Prior to 9/11, America was an intellectual
and economic island, at least as far
as its citizens went. There was no need
to know details of geography or history
beyond what was in the land or had occurred
in it for America was insulated and
almost intoxicated by it. The neighborhood
football game was much greater priority
than what was happening in Haiti and
as far as the Asian continent was concerned
it might as well have been Mars.
This ignorance and xenophobia were the
poorest imaginable foundations for an
intellectual confrontation with the
fallout of 9/11. Immediately after,
the Bush administration called on all
media, especially television, to ensure
that nothing “unpatriotic”
was broadcast or printed. Christiana
Amanpour did an uneasy expose when she
said that post-9/11 the press was muzzled.
With the invasion of Iraq based on faulty
information, the stage for manipulating
the minds of Americans had been set.
During electioneering certain themes
were played upon and successfully. Fear
of the unknown and fear in and of itself
were orchestrated with the underlying
theme of not changing the Commander-in-Chief
midstream. Some whiz kid coined the
term “flip-flop” and try
as he did Kerry was unable to unstick
that leech.
The tabulations in the New York Times
in “How Americans Voted: A Political
Portrait” make for interesting
reading. Ages 18-29 voted Democrat and
as age grew so did the chance that the
person would vote Republican. Married
folks and those with children under
18 voted Republican and the unattached
or gay voted for Kerry. Protestants
and Catholics largely voted Republican
in contrast to Jews that voted 74 %
Democrat and Muslims that voted 90%
Democrat. CAIR or the Council of American-Islamic
Relations provided information on how
Muslims voted in 2004.
If you lived in a city with an over
500,000 population you were likely to
vote Democrat and the smaller towns,
suburbs and rural areas were overwhelmingly
Republican.
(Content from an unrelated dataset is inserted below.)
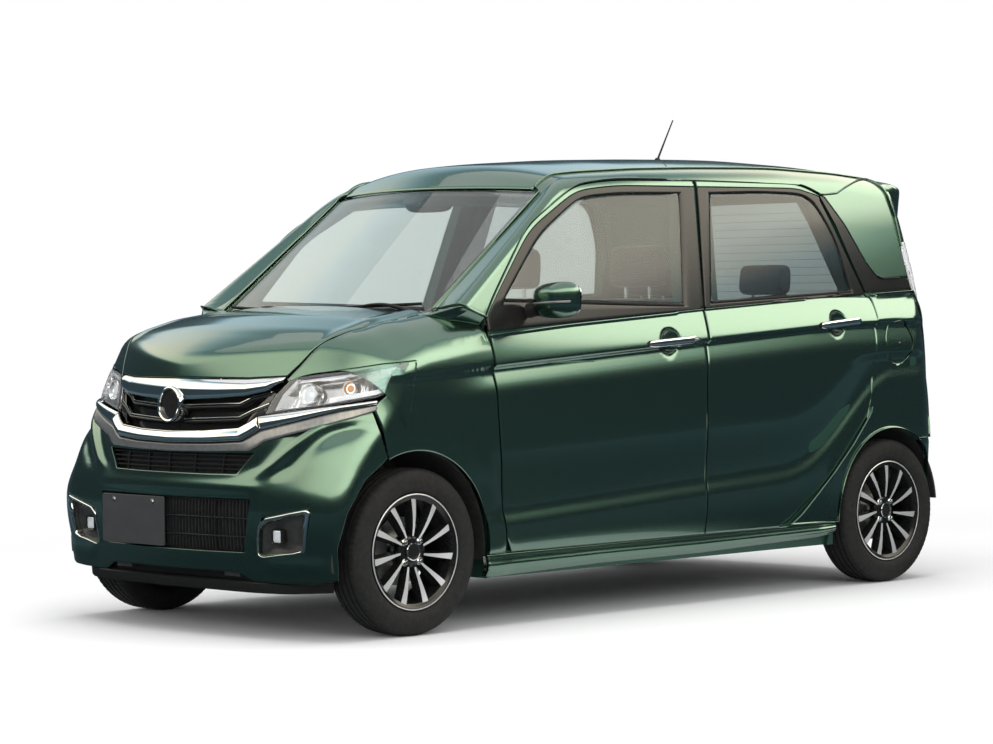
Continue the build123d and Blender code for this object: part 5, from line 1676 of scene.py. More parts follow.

Income groups of less than
$29,000 voted largely Democrat and at
the other end the richer the more Republican.
Educational status was also interesting.
College graduates and less literate
voted Republican and those with a post-graduate
education primarily voted Democrat.
It appears that the issues of gay marriage
and abortion got a large number of the
conservatives out so that consciences
could be calmed, and on the side of
course a vote was cast for Bush. We
all have our own frame of reference
and as far as moral values go the dichotomy
on a personal level versus the national
level is difficult to digest. The evangelists
would have their co-religionists base
all of Christianity on a staunch opposition
to abortion. They would have it seem
that the religion begins and ends with
love for the unborn child. And yet what
premium should one place on the born
children, read American Marines, and
the occupied, read 100,000 Iraqi civilians
that have died? How moral is it to protect
the fetus but to needlessly kill the
poverty squad; American men and women
that joined the Marines during peace
times for want of a good job with benefits.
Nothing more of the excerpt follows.